Over 1,100 Lebanese civilians died in Israeli airstrikes against the country in the 33-day-war, while 43 Israeli civilians died in Hezbollah rocket fire. Around 100 Lebanese militants and soldiers perished, whereas 121 Israeli soldiers died.
As Syria becomes further embroiled in conflict and fighting intensifies on Lebanese border areas, media and officials have been preoccupied with the specter of war soon erupting between Lebanon and its southern neighbor.
Hezbollah Secretary General Hassan Nasrallah has repeatedly dismissed the possibility as remote but warns the group is better prepared for battle “than ever before.”
The metropolitan Tel Aviv region “will come under a massive missile barrage. Hezbollah has at its disposal about 5,000 warheads, weighing between 300 and 800 kilograms each,” said Eisenber.
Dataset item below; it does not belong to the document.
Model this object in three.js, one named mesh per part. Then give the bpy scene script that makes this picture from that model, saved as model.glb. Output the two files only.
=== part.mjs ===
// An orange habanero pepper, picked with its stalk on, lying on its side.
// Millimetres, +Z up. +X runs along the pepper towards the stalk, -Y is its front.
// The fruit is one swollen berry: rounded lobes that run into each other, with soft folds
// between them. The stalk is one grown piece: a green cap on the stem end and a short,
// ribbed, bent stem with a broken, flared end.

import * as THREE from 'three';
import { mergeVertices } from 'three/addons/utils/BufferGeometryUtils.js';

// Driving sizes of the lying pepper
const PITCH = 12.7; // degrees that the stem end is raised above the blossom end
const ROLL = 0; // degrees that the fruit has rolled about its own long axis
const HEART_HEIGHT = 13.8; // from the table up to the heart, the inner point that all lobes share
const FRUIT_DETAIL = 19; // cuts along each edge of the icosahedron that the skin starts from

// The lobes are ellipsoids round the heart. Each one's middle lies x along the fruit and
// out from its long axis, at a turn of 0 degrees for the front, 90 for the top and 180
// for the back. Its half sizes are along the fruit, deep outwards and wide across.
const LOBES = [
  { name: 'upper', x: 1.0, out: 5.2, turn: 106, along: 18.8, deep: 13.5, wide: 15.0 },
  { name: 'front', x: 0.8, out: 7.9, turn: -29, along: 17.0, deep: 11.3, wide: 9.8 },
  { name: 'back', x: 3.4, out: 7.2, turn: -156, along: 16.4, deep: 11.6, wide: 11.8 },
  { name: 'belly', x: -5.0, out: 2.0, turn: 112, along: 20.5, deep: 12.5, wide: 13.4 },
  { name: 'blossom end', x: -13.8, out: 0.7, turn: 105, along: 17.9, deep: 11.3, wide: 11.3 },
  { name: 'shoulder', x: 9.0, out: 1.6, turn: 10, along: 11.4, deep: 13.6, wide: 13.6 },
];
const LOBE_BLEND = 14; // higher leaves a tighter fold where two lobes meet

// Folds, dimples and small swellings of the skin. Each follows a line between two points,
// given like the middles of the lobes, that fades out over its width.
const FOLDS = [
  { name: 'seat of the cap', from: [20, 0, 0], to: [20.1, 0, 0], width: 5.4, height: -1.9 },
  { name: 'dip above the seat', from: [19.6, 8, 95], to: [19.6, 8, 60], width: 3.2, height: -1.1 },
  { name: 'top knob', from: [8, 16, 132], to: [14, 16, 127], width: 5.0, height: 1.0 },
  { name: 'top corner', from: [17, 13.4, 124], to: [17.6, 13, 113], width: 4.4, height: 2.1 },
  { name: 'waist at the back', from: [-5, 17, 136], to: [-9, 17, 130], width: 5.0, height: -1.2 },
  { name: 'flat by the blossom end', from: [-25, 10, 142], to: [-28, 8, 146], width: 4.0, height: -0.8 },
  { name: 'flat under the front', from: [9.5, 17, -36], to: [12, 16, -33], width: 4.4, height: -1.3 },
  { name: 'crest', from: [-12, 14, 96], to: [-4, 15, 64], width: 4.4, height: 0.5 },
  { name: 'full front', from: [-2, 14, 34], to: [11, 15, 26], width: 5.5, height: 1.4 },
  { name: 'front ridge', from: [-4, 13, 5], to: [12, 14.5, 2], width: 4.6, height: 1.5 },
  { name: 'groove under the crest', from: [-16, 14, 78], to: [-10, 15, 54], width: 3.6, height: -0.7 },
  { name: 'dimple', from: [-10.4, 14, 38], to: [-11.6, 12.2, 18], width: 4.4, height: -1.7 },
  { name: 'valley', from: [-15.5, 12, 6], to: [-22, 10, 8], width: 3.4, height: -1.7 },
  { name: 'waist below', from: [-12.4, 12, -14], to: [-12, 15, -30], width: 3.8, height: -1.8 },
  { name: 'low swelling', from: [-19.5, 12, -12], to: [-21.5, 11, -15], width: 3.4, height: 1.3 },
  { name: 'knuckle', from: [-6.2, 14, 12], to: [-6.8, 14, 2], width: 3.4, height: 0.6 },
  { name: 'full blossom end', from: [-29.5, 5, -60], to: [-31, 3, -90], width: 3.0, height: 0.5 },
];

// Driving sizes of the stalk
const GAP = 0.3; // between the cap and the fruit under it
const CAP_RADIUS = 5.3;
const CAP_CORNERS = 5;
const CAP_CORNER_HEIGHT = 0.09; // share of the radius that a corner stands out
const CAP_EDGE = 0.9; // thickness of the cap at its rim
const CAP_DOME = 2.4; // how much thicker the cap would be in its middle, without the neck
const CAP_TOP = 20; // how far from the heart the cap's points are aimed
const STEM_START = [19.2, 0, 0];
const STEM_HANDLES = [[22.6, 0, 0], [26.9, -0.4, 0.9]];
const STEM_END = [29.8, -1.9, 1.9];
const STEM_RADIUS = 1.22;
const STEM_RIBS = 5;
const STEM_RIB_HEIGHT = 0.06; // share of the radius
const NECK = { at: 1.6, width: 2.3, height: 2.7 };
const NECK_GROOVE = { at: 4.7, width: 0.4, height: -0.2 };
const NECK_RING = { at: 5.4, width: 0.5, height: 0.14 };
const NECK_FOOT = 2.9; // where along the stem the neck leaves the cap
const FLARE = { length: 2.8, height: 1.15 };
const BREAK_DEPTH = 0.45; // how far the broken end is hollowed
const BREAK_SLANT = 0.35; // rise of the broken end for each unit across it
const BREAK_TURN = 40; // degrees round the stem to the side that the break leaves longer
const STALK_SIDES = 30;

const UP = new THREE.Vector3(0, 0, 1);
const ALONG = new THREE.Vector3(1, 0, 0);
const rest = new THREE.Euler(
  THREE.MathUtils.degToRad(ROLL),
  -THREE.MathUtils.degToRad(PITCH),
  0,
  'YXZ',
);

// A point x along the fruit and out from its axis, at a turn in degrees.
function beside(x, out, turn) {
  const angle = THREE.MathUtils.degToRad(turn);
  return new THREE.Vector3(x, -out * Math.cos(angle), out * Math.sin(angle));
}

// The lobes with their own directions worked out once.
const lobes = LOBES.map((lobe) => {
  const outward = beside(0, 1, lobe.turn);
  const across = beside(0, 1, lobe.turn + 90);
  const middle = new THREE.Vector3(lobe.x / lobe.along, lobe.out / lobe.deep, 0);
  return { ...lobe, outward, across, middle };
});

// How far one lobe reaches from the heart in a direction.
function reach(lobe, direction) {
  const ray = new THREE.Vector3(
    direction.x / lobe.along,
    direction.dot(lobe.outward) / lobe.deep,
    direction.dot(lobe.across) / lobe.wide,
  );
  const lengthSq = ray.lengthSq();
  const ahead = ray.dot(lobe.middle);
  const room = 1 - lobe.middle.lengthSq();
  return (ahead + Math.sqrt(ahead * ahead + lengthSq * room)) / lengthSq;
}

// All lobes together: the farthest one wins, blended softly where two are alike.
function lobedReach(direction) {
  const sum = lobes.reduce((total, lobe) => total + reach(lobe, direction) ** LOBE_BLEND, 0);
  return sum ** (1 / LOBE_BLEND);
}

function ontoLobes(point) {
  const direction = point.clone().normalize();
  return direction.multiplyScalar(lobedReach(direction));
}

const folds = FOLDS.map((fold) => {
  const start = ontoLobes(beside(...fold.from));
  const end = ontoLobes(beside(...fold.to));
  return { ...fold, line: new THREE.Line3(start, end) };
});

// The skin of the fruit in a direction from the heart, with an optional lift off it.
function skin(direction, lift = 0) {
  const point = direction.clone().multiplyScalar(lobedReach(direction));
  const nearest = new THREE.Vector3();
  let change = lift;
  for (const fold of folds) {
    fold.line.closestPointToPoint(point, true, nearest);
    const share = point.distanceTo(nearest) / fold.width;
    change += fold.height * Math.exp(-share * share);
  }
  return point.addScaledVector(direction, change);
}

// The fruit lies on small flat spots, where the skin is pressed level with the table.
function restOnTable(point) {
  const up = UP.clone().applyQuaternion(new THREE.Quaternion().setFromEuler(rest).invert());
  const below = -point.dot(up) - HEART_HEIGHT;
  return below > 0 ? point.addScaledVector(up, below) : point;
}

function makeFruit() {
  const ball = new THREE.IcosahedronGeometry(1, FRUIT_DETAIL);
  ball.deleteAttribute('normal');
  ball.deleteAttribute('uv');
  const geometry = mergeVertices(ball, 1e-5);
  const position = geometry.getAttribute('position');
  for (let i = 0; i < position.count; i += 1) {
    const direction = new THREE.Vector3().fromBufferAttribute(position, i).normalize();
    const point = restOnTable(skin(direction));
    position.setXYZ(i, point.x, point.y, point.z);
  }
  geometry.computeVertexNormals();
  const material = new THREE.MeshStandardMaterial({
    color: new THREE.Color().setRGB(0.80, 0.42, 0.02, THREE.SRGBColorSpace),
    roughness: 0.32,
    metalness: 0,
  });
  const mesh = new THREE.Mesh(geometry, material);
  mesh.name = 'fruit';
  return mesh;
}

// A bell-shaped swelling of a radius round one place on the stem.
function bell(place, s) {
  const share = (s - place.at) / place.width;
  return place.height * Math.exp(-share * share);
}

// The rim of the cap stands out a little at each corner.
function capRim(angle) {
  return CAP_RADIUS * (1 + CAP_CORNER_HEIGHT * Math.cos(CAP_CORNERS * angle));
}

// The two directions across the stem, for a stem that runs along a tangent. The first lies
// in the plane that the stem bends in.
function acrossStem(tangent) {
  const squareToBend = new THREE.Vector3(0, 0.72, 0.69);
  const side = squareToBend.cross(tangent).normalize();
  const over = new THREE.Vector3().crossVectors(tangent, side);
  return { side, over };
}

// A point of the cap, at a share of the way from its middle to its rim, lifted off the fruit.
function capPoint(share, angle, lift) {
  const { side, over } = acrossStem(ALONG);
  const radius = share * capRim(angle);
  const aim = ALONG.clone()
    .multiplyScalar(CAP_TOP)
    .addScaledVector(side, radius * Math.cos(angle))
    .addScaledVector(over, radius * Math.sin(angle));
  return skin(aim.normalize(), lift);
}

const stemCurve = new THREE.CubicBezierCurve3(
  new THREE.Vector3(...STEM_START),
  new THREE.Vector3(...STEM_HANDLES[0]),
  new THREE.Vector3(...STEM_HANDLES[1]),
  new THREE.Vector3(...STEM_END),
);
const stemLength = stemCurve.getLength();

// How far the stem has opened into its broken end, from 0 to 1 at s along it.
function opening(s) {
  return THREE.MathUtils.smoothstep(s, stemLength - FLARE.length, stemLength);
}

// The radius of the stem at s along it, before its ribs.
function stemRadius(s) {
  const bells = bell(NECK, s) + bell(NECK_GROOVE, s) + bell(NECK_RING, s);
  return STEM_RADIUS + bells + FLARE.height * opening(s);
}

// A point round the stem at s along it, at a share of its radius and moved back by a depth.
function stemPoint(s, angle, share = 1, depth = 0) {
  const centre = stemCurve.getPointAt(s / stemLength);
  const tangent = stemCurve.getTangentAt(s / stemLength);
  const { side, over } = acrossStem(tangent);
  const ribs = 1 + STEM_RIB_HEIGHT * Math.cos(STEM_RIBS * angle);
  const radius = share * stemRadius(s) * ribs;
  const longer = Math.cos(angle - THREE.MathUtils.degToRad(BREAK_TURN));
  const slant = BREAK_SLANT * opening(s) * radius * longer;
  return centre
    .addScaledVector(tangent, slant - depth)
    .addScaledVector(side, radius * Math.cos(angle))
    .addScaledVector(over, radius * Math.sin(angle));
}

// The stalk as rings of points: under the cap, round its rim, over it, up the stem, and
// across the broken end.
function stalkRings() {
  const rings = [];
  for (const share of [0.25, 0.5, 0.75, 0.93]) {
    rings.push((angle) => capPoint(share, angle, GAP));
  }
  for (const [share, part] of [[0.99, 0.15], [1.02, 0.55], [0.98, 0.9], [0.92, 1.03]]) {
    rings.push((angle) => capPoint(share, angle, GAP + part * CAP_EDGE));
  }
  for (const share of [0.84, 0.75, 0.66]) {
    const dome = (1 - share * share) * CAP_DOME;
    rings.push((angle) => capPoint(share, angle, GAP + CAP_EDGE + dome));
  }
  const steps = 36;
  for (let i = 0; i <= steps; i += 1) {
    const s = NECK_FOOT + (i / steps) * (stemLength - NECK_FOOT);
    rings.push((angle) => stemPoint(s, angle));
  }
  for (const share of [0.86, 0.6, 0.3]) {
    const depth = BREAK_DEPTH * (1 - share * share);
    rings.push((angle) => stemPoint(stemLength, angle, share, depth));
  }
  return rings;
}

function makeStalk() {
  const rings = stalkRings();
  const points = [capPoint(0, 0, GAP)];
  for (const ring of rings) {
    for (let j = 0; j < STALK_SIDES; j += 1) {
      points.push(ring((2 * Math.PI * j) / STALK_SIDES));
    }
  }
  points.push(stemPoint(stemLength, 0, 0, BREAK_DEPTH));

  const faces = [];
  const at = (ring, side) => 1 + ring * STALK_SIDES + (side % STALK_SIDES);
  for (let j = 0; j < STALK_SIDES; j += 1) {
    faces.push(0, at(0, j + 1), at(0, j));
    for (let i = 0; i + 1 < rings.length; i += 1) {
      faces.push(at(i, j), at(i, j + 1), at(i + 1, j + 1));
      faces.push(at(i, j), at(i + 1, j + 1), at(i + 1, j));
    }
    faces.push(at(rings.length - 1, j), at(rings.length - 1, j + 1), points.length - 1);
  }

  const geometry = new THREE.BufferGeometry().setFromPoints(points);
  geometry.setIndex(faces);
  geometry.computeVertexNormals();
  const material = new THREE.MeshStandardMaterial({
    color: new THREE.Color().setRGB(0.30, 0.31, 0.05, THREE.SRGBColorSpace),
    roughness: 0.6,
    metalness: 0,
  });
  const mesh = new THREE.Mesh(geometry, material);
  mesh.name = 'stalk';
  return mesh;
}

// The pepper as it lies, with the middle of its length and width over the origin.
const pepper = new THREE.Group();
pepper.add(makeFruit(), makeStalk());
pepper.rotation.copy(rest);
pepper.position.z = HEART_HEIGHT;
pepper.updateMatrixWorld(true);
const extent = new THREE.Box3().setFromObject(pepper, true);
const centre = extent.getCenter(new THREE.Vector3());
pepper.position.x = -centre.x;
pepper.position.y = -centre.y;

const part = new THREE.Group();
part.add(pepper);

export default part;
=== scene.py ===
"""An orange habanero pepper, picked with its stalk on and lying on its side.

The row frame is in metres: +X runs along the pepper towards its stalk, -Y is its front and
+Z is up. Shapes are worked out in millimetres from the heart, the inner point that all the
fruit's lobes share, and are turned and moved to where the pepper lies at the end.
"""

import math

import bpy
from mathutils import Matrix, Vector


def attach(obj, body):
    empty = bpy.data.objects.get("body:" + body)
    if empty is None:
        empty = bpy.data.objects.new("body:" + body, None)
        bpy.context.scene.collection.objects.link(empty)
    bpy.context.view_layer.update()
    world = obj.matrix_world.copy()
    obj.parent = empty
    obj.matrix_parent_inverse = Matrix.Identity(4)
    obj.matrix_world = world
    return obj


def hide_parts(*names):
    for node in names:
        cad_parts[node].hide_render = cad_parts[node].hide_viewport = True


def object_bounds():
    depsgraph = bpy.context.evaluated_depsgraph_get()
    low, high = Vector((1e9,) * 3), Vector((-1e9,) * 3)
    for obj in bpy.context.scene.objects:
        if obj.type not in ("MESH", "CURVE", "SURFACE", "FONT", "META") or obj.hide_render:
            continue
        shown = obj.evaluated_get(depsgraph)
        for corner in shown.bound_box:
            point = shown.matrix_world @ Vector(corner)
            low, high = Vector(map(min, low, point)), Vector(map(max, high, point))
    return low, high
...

“In my estimation, the first days will be extremely difficult. I am preparing for a scenario in which more than a thousand missiles and rockets a day are fired at the civilian rear.”
The officer, who specializes in civilian protection and emergency situations, also claimed that Hezbollah “abandoned the approach of vanquishing us, which guided them in earlier wars, and more recently have adopted an attrition approach,” in which their main targets are civilian areas.
Nasrallah often refers to Israel as a delicate structure that would collapse if only certain targets were hit. He has said that future targets would include power plants and other vital infrastructure.
Last year, Hezbollah sent a surveillance drone that penetrated the Jewish state’s airspace and flew over most of the country. It was shot down near the southern Negev desert.